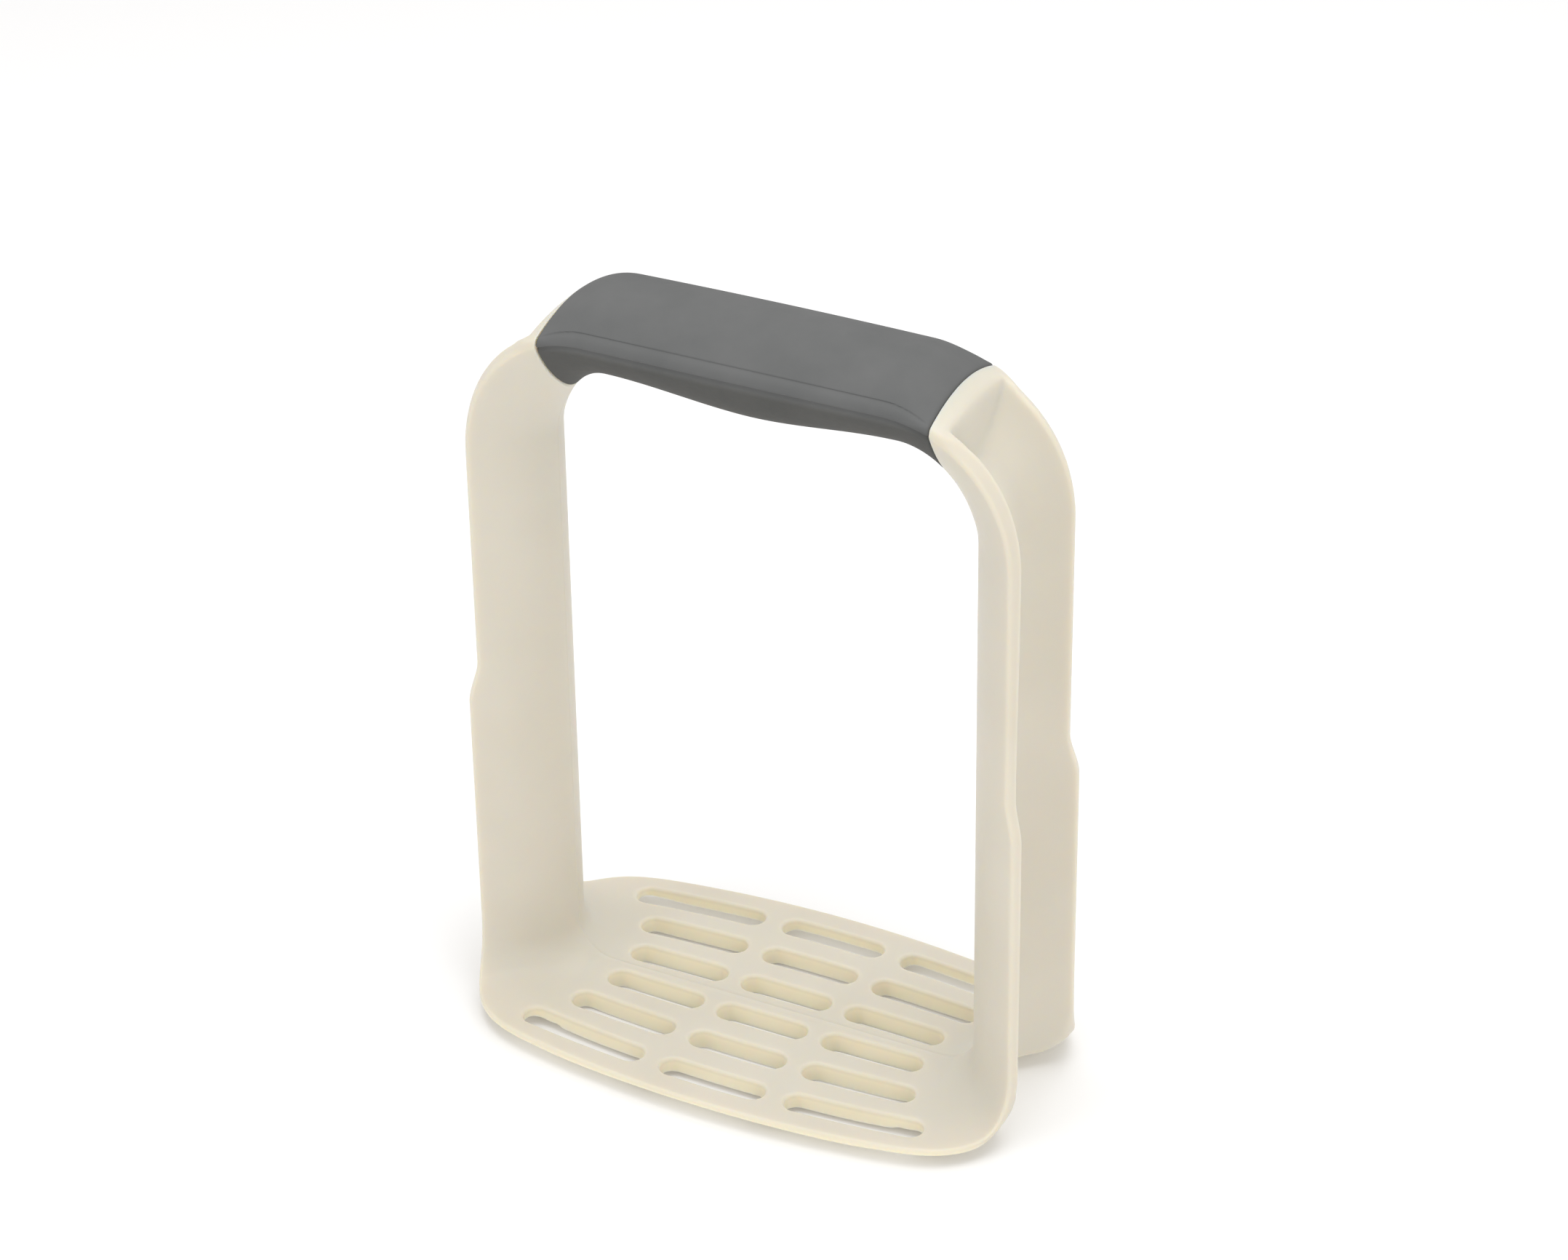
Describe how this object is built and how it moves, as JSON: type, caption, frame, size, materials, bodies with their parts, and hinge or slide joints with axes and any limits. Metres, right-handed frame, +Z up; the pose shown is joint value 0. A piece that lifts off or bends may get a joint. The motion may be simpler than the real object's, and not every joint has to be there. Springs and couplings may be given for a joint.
{
  "type": "hand masher",
  "caption": "Hand masher: a one-piece moulded frame with a slotted mashing plate, channel-shaped uprights and a soft grip across the top.",
  "frame": {"origin": "centre of the plate's underside, on the surface that the masher stands on", "axes": "+X along the handle, +Y across the handle, +Z up from the plate to the handle"},
  "size_m": [0.1348, 0.0776, 0.1807],
  "materials": {
    "moulded_plastic": "satin",
    "soft_touch_rubber": "matte"
  },
  "bodies": {
    "root": {"frame": "moulded_plastic", "soft_grip": "soft_touch_rubber"}
  },
  "joints": []
}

——————————

Give the listing above again, word for word.

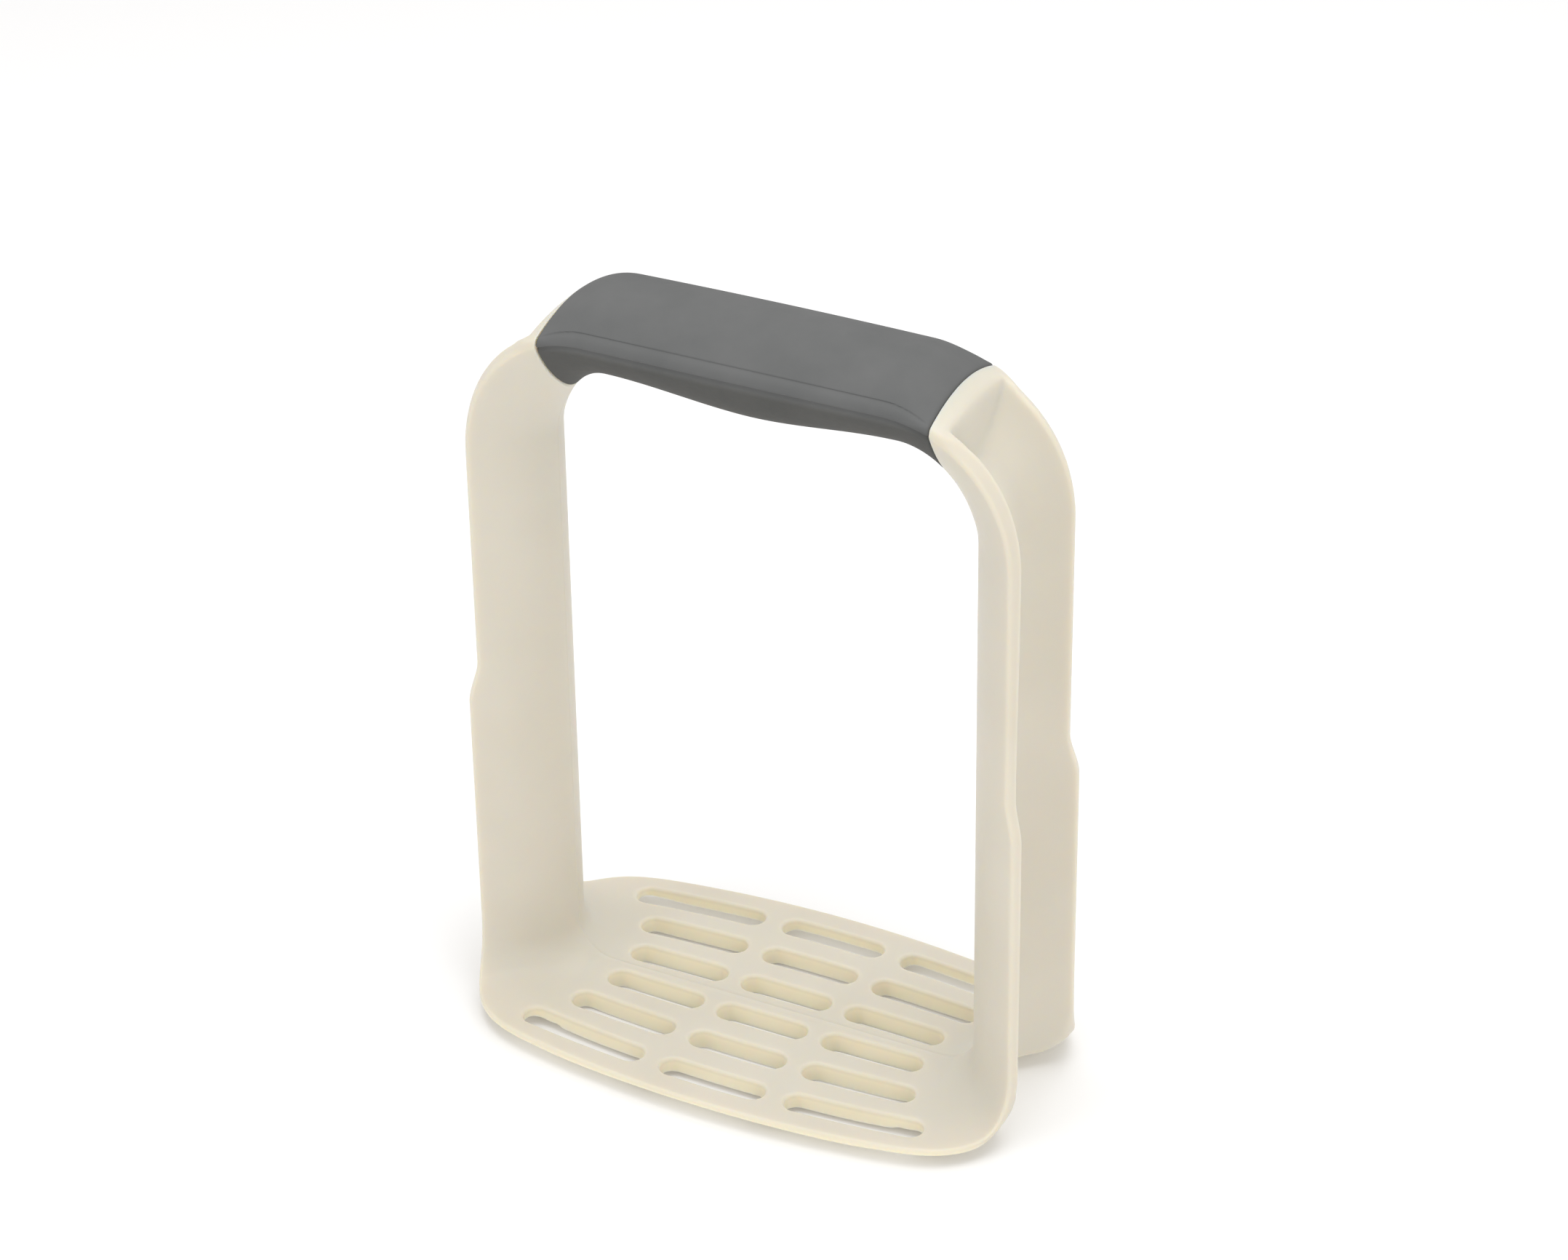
Describe how this object is built and how it moves, as JSON: type, caption, frame, size, materials, bodies with their parts, and hinge or slide joints with axes and any limits. Metres, right-handed frame, +Z up; the pose shown is joint value 0. A piece that lifts off or bends may get a joint. The motion may be simpler than the real object's, and not every joint has to be there. Springs and couplings may be given for a joint.
{
  "type": "hand masher",
  "caption": "Hand masher: a one-piece moulded frame with a slotted mashing plate, channel-shaped uprights and a soft grip across the top.",
  "frame": {"origin": "centre of the plate's underside, on the surface that the masher stands on", "axes": "+X along the handle, +Y across the handle, +Z up from the plate to the handle"},
  "size_m": [0.1348, 0.0776, 0.1807],
  "materials": {
    "moulded_plastic": "satin",
    "soft_touch_rubber": "matte"
  },
  "bodies": {
    "root": {"frame": "moulded_plastic", "soft_grip": "soft_touch_rubber"}
  },
  "joints": []
}